Deux conclusions peuvent alors être proposées à la lecture de Ian Bogost : (1) Tout ce qui nous entoure possède des caractéristiques ludiques et (2) la ludification (ou gamification) n’existe pas, on ne crée pas des choses plus ludiques qu’avant mais c’est notre regard sur le monde qui évolue. Cependant, cette façon de penser s’inscrit à mon sens dans un certain libéralisme ambiant qui aurait tendance à légitimer certains comportements puisque ceux-ci revêtiraient une « couche ludique ». Je pense particulièrement au monde du travail lorsque je dis cela : « si tu n’es pas content, tu peux partir ». Autrement dit : « si tu n’acceptes pas les règles du jeu, tu n’es pas obligé de jouer ». Il me semble que la gamification ou la ludification est un outil qui vient gommer les réalités sociales dures et brutales. En 1989, Henriot énonçait :

« Il y a des choses qui doivent rester à l’écart du jeu – on a presque envie de dire : à l’abri du jeu. Autrement dit : le jeu n’est pas tout : tout n’est pas jeu. La faim, la maladie, le chômage, la misère, la mort appartiennent à un registre où le recours à l’idée de Jeu s’avère pour le moins déplacé. La pensée du jeu n’est à sa place que dans un monde protégé, où les besoins les plus élémentaires sont satisfaits, les problèmes les plus urgents résolus. Elle apparait comme un luxe. L’immense majorat de nos contemporains continue d’admettre qu’il y a des valeurs — et plus généralement do choses qui exigent de n’être point envisagées sous l’angle du jeu et propos desquelles la notion de « sérieux » conserve sa signification et tout son poids. Si les principes sur lesquels se fonde le jeu ne sont que des règles arbitraires, susceptibles d’être modifiées au gré de la fantaisie, n’importe quoi devient possible et tous les jeux sont équivalents. A ce cynisme établi en doctrine, même les plus cyniques opposent des convictions qui leur paraissent fondées et auxquelles ils tiennent » (Henriot, 1989, p 64).

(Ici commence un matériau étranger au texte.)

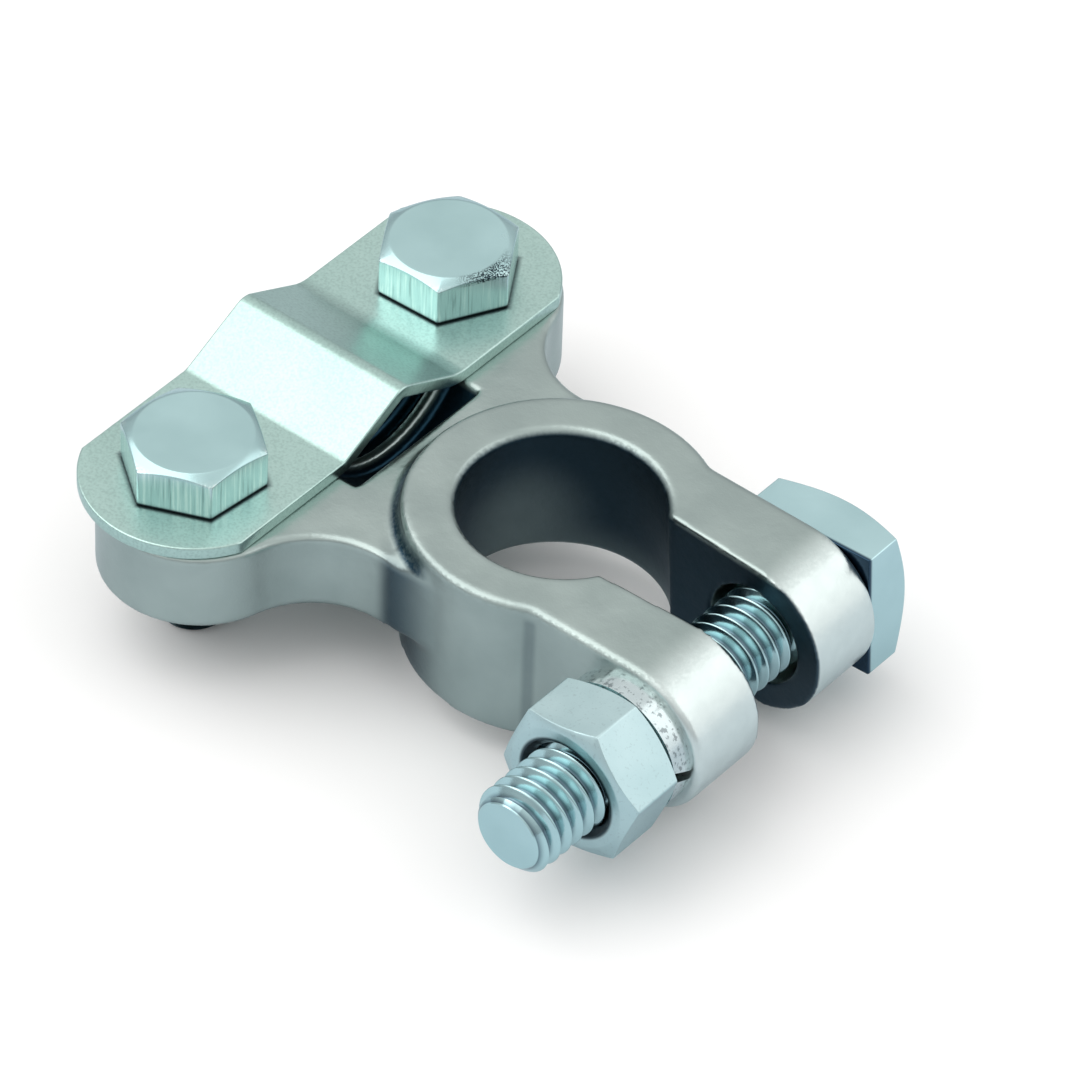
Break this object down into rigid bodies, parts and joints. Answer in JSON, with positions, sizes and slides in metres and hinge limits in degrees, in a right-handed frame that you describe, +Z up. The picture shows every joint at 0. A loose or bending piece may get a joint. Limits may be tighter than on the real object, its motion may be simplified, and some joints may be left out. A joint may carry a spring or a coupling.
{
  "type": "battery terminal clamp",
  "caption": "Battery terminal clamp: a split tapered ring with a clamp bolt across its ears, and a ribbed cable trough on the arm behind it under a folded steel saddle.",
  "frame": {"origin": "on the battery post's axis, in the plane of the split ring's underside, where the post comes in", "axes": "+Z up the post, from its thick foot to its thin end; +X from the post to the ears and the clamp bolt; +Y towards the clamp bolt's square head, so the nut is at -Y and the cable leaves at -X"},
  "size_m": [0.0592, 0.0533, 0.0201],
  "materials": {
    "tinned_casting": "satin tin plate over cast brass",
    "zinc_plated_steel": "bright zinc plate"
  },
  "bodies": {
    "casting": {"clamp_body": "tinned_casting", "lock_washer": "zinc_plated_steel"},
    "saddle": {"cable_saddle": "zinc_plated_steel"},
    "front_saddle_bolt": {"saddle_bolt_front": "zinc_plated_steel"},
    "rear_saddle_bolt": {"saddle_bolt_rear": "zinc_plated_steel"},
    "clamp_bolt": {"clamp_bolt": "zinc_plated_steel"},
    "nut": {"clamp_nut": "zinc_plated_steel"}
  },
  "joints": [
    {"name": "saddle_lift", "type": "slide", "parent": "casting", "child": "saddle", "axis": [0, 0, 1], "range_m": [0, 0.00698]},
    {"name": "front_bolt_turn", "type": "hinge", "parent": "saddle", "child": "front_saddle_bolt", "pos_m": [-0.026, -0.0163, 0.0135], "axis": [0, 0, 1], "range_deg": [0, 2000]},
    {"name": "rear_bolt_turn", "type": "hinge", "parent": "saddle", "child": "rear_saddle_bolt", "pos_m": [-0.026, 0.0163, 0.0135], "axis": [0, 0, 1], "range_deg": [0, 2000]},
    {"name": "clamp_bolt_turn", "type": "hinge", "parent": "casting", "child": "clamp_bolt", "pos_m": [0.0172, 0.0117, 0.0072], "axis": [0, 1, 0], "range_deg": [0, 1640]},
    {"name": "nut_travel", "type": "slide", "parent": "casting", "child": "nut", "axis": [0, -1, 0], "range_m": [0, 0.00635]}
  ],
  "couplings": [
    {"joint": "front_bolt_turn", "follows": "saddle_lift", "rad_per_m": 4947.4},
    {"joint": "rear_bolt_turn", "follows": "saddle_lift", "rad_per_m": 4947.4},
    {"joint": "clamp_bolt_turn", "follows": "nut_travel", "rad_per_m": 4452.7}
  ]
}
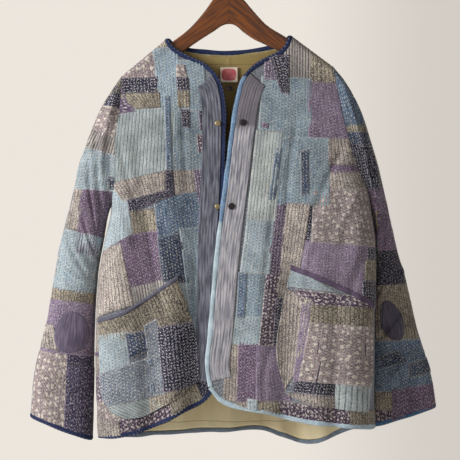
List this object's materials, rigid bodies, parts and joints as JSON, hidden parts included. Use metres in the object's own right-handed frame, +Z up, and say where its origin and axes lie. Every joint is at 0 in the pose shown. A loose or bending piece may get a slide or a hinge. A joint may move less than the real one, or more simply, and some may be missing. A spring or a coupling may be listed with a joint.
{
  "type": "patched boro jacket on a wooden hanger",
  "caption": "Quilted patchwork jacket, open at the front, hanging on a wooden hanger by its wire hook.",
  "frame": {"origin": "where the inside of the hanger's hook bears on a rail", "axes": "+X to the wearer's left, which is the picture's right, +Y to the wearer's back, away from the camera, +Z up"},
  "size_m": [0.7411, 0.1493, 0.8899],
  "materials": {
    "quilted_body": "worn cotton patchwork, quilted",
    "quilted_sleeve": "worn cotton patchwork, quilted",
    "quilted_pocket": "worn cotton patchwork, quilted",
    "lilac_grey_cloth": "washed cotton",
    "charcoal_cloth": "washed cotton",
    "khaki_lining": "plain cotton lining",
    "navy_binding": "folded cotton strip",
    "blue_binding": "folded cotton strip",
    "pale_blue_binding": "folded cotton strip",
    "grey_binding": "folded cotton strip",
    "plum_binding": "folded cotton strip",
    "label_cloth": "bare woven label",
    "navy_tape": "woven tape",
    "dark_snap": "dark lacquered cap",
    "brass_snap": "aged brass",
    "hanger_wood": "satin varnish",
    "hook_steel": "bright wire"
  },
  "bodies": {
    "root": {"back": "quilted_body", "front_right": "quilted_body", "front_left": "quilted_body", "sleeve_right": "quilted_sleeve", "sleeve_left": "quilted_sleeve", "pocket_right": "quilted_pocket", "pocket_left": "quilted_pocket", "front_band_right": "lilac_grey_cloth", "front_band_left": "lilac_grey_cloth", "elbow_patch_right": "lilac_grey_cloth", "elbow_patch_left": "charcoal_cloth", "lining_yoke": "khaki_lining", "lining_hem": "khaki_lining", "neck_binding_back": "navy_binding", "edge_binding_right": "navy_binding", "hem_binding_right": "navy_binding", "cuff_binding_right": "blue_binding", "cuff_binding_left": "blue_binding", "edge_binding_left": "pale_blue_binding", "hem_binding_left": "pale_blue_binding", "hem_binding_back": "pale_blue_binding", "pocket_binding_right": "grey_binding", "pocket_binding_left": "plum_binding", "neck_label": "label_cloth", "neck_loop": "navy_tape", "snap_cap_upper": "dark_snap", "snap_cap_lower": "dark_snap", "snap_socket_upper": "brass_snap", "snap_socket_lower": "brass_snap", "snap_stud_upper": "brass_snap", "snap_stud_lower": "brass_snap", "hanger_wood": "hanger_wood", "hanger_hook": "hook_steel"}
  },
  "joints": []
}
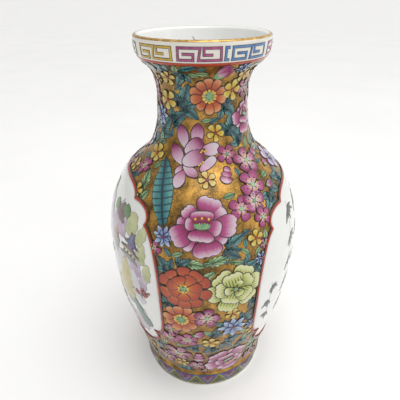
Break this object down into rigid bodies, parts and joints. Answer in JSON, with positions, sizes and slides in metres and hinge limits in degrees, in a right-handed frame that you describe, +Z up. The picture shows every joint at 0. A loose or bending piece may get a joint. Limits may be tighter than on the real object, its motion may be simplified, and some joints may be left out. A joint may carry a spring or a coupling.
{
  "type": "porcelain vase",
  "caption": "Baluster vase with a short neck and cupped mouth, gilt floral ground, two lobed picture panels, a fret band at the lip and a lappet band on the foot.",
  "frame": {"origin": "centre of the rim that the vase stands on, at the height of the table", "axes": "+Z up the vase's axis; -Y out through the middle of the front flower strip, +X and -X out through the two painted panels; the right one is turned 1.4 degrees towards the front and sits 5 mm lower"},
  "size_m": [0.131, 0.131, 0.2502],
  "materials": {
    "white_glaze": "clear glossy glaze over white porcelain",
    "bare_foot": "glazed side with an unglazed standing rim",
    "bright_gilding": "burnished gold line, thin and slightly worn",
    "gilt_ground": "brushed antique gold under a clear glaze",
    "fret_enamel": "translucent coloured enamels with dark outlines on white",
    "iron_red": "thin iron-red enamel line",
    "lappet_enamel": "alternating blue, magenta, yellow and green enamel lappets",
    "panel_glaze": "white glaze reserved for a painted scene",
    "flower_enamel": "thick glossy flower and leaf enamels with dark drawn edges, painted on the gold ground",
    "panel_paint": "thin landscape and brushwork enamels painted on the white panels"
  },
  "bodies": {
    "root": {"foot_ring": "bare_foot", "lower_body": "white_glaze", "upper_body": "white_glaze", "neck": "white_glaze", "mouth": "white_glaze", "lip_gilding": "bright_gilding", "key_fret_band": "fret_enamel", "mouth_line": "iron_red", "gilt_ground": "gilt_ground", "right_panel_frame": "iron_red", "right_painted_panel": "panel_glaze", "left_panel_frame": "iron_red", "left_painted_panel": "panel_glaze", "waist_line": "bright_gilding", "lappet_band": "lappet_enamel"}
  },
  "joints": []
}
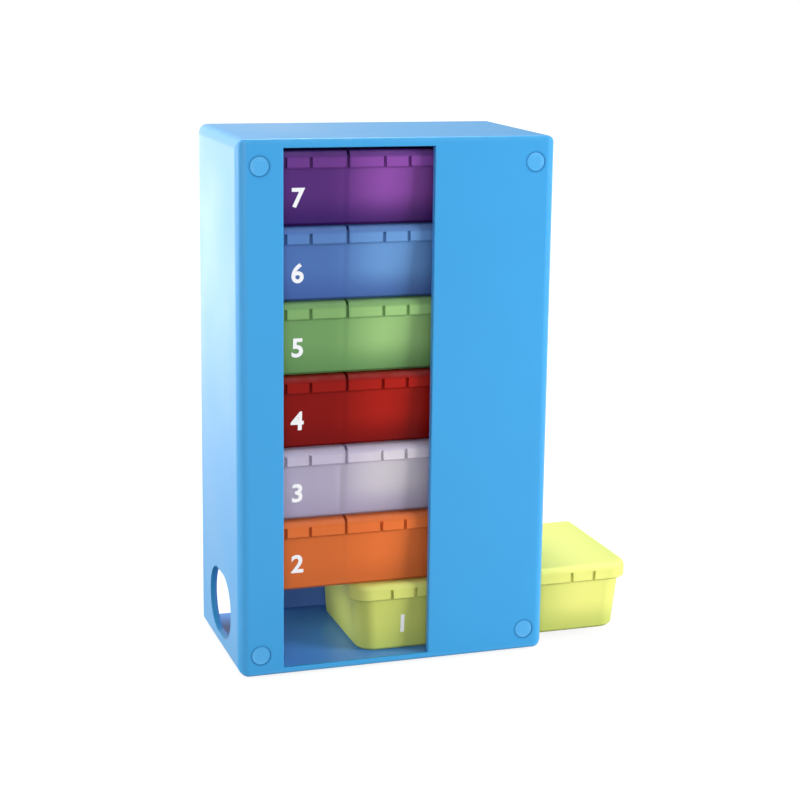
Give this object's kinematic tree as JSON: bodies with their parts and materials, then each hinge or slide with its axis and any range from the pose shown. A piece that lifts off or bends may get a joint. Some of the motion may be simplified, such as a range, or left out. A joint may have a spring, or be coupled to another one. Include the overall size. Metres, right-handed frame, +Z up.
{
  "type": "weekly pill organizer",
  "caption": "Upright pill organizer: a case with a window holds stacked translucent day boxes with hinged lids, the lowest drawn out through the side.",
  "frame": {"origin": "centre of the overall box's base, on the surface that the feet stand on", "axes": "+X along the boxes, toward the side where the lowest one comes out; +Y from the window side to the rear cover; +Z up"},
  "size_m": [0.1358, 0.0574, 0.1711],
  "materials": {
    "case_blue": "light blue, smooth moulded, semi-gloss",
    "plug_blue": "light blue, smooth",
    "yellow_plastic": "yellow, translucent, slightly frosted",
    "orange_plastic": "orange, translucent, slightly frosted",
    "frosted_plastic": "nearly colourless, translucent, frosted",
    "red_plastic": "red, translucent, slightly frosted",
    "green_plastic": "green, translucent, slightly frosted",
    "blue_plastic": "blue, translucent, slightly frosted",
    "purple_plastic": "purple, translucent, slightly frosted"
  },
  "bodies": {
    "case": {"case_shell": "case_blue", "rear_cover": "case_blue", "corner_plugs": "plug_blue", "feet": "case_blue", "day_2_tray": "orange_plastic", "day_2_lid_left": "orange_plastic", "day_2_lid_middle": "orange_plastic", "day_2_lid_right": "orange_plastic", "day_3_tray": "frosted_plastic", "day_3_lid_left": "frosted_plastic", "day_3_lid_middle": "frosted_plastic", "day_3_lid_right": "frosted_plastic", "day_4_tray": "red_plastic", "day_4_lid_left": "red_plastic", "day_4_lid_middle": "red_plastic", "day_4_lid_right": "red_plastic", "day_5_tray": "green_plastic", "day_5_lid_left": "green_plastic", "day_5_lid_middle": "green_plastic", "day_5_lid_right": "green_plastic", "day_6_tray": "blue_plastic", "day_6_lid_left": "blue_plastic", "day_6_lid_middle": "blue_plastic", "day_6_lid_right": "blue_plastic", "day_7_tray": "purple_plastic", "day_7_lid_left": "purple_plastic", "day_7_lid_middle": "purple_plastic", "day_7_lid_right": "purple_plastic"},
    "day_1_box": {"day_1_tray": "yellow_plastic", "day_1_lid_left": "yellow_plastic", "day_1_lid_middle": "yellow_plastic"},
    "day_1_lid_right": {"day_1_lid_right": "yellow_plastic"}
  },
  "joints": [
    {"name": "day_1_slide", "type": "slide", "parent": "case", "child": "day_1_box", "axis": [1, 0, 0], "range_m": [0, 0.0699]},
    {"name": "day_1_lid_right_hinge", "type": "hinge", "parent": "day_1_box", "child": "day_1_lid_right", "pos_m": [0.05063, 0.0246, 0.02535], "axis": [-1, 0, 0], "range_deg": [0, 110]}
  ]
}
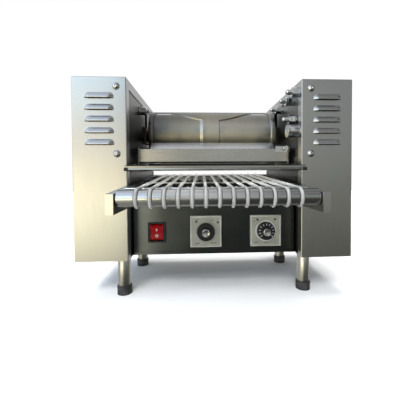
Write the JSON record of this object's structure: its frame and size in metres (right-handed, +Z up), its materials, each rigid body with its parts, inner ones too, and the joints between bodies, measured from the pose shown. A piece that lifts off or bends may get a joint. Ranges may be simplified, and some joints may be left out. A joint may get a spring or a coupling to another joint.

Dans ce court paragraphe, Henriot explique la facilité que certains peuvent avoir à tout considérer comme un jeu. Nous allons plus loin en faisant l’hypothèse que ce sont les dominants qui ont plus de facilité à considérer toute chose comme un jeu : le travail, les relations sociales, l’économie, etc. Il est toujours plus facile de tout voir comme un jeu lorsque l’on ne risque rien. Ce qui me frappe le plus, lorsque l’on compare Henriot et Bogost, est le glissement sémantique du cynisme. Pour le premier, tout voir comme un jeu est un dogme cynique tandis que pour le second, seuls ceux qui ne veulent pas jouer sont cyniques.  Aujourd’hui, plus qu’à aucun autre moment il est important de garder les idées claires sur ce qui est le jeu de ce qui ne l’est pas. Etre joueur ne doit signifier que l’on veut que toute chose soit jouable. Au contraire, il me semble plus que nécessaire pour le joueur de garder la sphère ludique éloignée des autres sphères de sa vie. Avec ce prisme de lecture, la ludicisation apparait comme la chose à laquelle le joueur doit se confronter. Vouloir conserver une rigidité sur l’emploi et l’application de l’idée de jeu apparait comme un outil dans la préservation de son esprit critique. ■

Esteban Grine, 2018.


Bibliographie

Bogost, P. I. (2016). Play Anything: The Pleasure of Limits, the Uses of Boredom, and the Secret of Games. New York: Basic Civitas Books.
Genvo, S. (2013). Penser les phénomènes de ludicisation à partir de Jacques Henriot. Sciences du jeu, (1). https://doi.org/10.4000/sdj.251
Henriot, J. (1989). Sous couleur de jouer : La métaphore ludique. Paris: José Corti Editions.
Sicart, M. (2014). Play Matters. Cambridge, Massachusetts: The MIT Press.